GerManC: A representative historical corpus of German 1650-1800

This project aims to compile a representative historical corpus of written German for the years 1650-1800. This is a crucial period in the development of the language, as the modern standard was formed during it, and competing regional norms were finally eliminated.

The central aim is to provide a basis for comparative studies of development of grammar and vocabulary of English and German and the way in which they were standardised. It’s intended as a research resource for a number of disciplines.

The structure and design of the GerManC corpus is intended to parallel similar historical linguistic corpora of English, notably the ARCHER corpus and the Helsinki corpus of English texts.

Project details

The ARCHER corpus is being developed by an international team of scholars, including Professor David Denison and Dr Núria Yañez Bouza in Linguistics and English Language in Manchester, and the GerManC project collaborated with them in order to assure a maximum degree of comparability between the corpora.

The idea for the project goes back to an initiative by Anita Auer (now at the University of Utrecht), who completed a doctorate in Manchester on in 2005. Dr Auer’s work drew attention to the lack of corpus-based data for German during this period compared to English. She suggested undertaking the compilation of such a corpus for German and completed work on it.

In the development of the GerManC corpus, consistent attention was paid to maintain compatibility with corpus projects in Germany, covering historical stages of German, initially within the framework of the DDD project (Deutsch Diachron Digital), and latterly with the various parts of Historisches Referenzkorpus des Deutschen, which are being compiled at various centres in Germany.

Following the model of the ARCHER corpus, and given the aim of representativeness, the GerManC corpus consists of text samples of about 2000 words from eight genres: drama, newspapers, sermons and personal letters (to represent orally oriented registers) and narrative prose (fiction or non-fiction), scholarly (i.e. humanities), scientific and legal texts (to represent more print-oriented registers). In order to facilitate tracing historical developments, the whole period was divided into fifty year sections (in this case 1650-1700, 1700-1750 and 1750-1800), and an equal number of texts from each genre was selected for each of these sub-periods. This periodisation follows the model established for the Bonn corpus of Early New High German, which is being updated as part of the Historisches Referenzkorpus des Deutschen. Given the areal diversity of German during this period, the corpus aimed for representativeness in respect of region, and to this end, broad regional divisions were adopted for the GerManC corpus, i.e. North German, West Central German, East Central German, South-West German (including Switzerland) and South-East German (including Austria), taking an equal number of texts for each genre and sub-period from these five regions).

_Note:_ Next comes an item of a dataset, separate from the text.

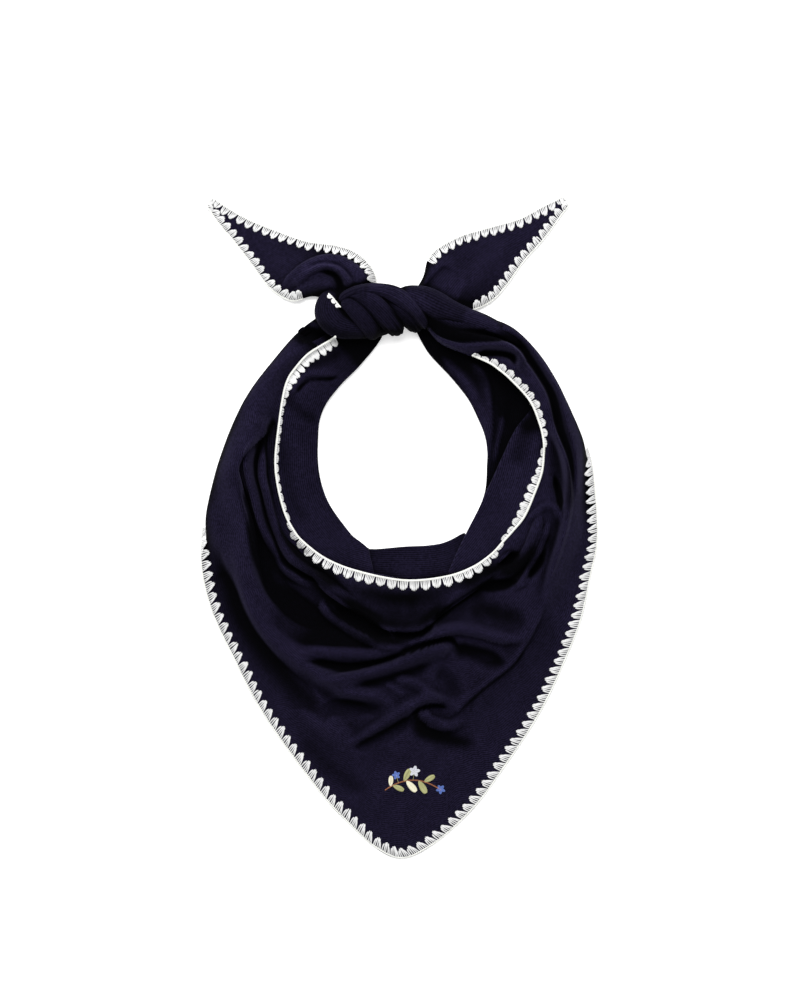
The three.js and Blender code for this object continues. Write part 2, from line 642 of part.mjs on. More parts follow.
// The hem of the front between two rows, as a path for its edging. The first and last fans come
// out from under the rolled arms, so less of them shows.
const HEM_STEPS = 2;             // points of a hem's path for each row of its table
const HEM_EMERGE = 0.08;
function frontHem(from, to) {
  const steps = Math.ceil((to - from) * HEM_STEPS);
  return Array.from({ length: steps + 1 }, (_, i) => {
    const share = i / steps;
    const section = sectionAt(FRONT, from + (to - from) * share);
    const shown = ease(share / HEM_EMERGE) * ease((1 - share) / HEM_EMERGE);
    return { x: section.hemX, y: section.hemY, reach: CORD_HALF + (FAN_REACH - CORD_HALF) * shown };
  });
}

// The hem of a tied end as one path: out along one edge, round the tip and back along the other.
// The fans get shorter where the tip is narrow. side: 1 where they lie to the left of the path.
const TIP_SHARE = 0.38;
function tailHem(rows, edges, from, side) {
  const last = rows.length - 1;
  const steps = Math.ceil((last - from) * HEM_STEPS);
  const [out, back] = edges.map((edge) => Array.from({ length: steps + 1 }, (_, i) => {
    const section = sectionAt(rows, from + ((last - from) * i) / steps);
    const width = Math.hypot(section.lowX - section.highX, section.lowY - section.highY);
    const reach = side * Math.min(FAN_REACH, TIP_SHARE * width + CORD_HALF);
    return { x: section[`${edge}X`], y: section[`${edge}Y`], reach };
  }));
  return [...out, ...back.reverse()];
}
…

An initial stage, the GerManC pilot project comprising newspaper texts only, supported by the Economic and Social Research Council from 1 March 2006 to 31 March 2007 (grant no. RES-000-22-1609), with Professor Martin Durrell as Principal Investigator, Dr Paul Bennett as Co-Investigator, and Dr Astrid Ensslin as Research Associate. Dr Ensslin left at the end of the pilot project to take up a post at Bangor University, where she is Senior Lecturer in Digital Humanities.

Following a positive evaluation of the pilot, the full project was approved for support by the ESRC jointly with the AHRC in early 2008 (grant no. RES-062-23-1118). Work started in September 2008 with Dr Silke Scheible and Dr Richard J. Whitt joining Professor Martin Durrell and Dr Paul Bennett as Research Associates, and ended in August 2012 with the completion of the projected corpus, which can be downloaded from the Economic and Social Data Service Data Archive and the Oxford Text Archive. Dr. Whitt has subsequently worked for the project Visualizing English Print from 1470-1800 under the direction of Professor Joanthan Hope at the University of Strathclyde, and Dr. Scheible is working under the direction of Dr Sabine Schulte im Walde on the project Distributional Approaches to Semantic Relatedness Institut für Maschinelle Sprachverarbeitung (IMS) Universität Stuttgart.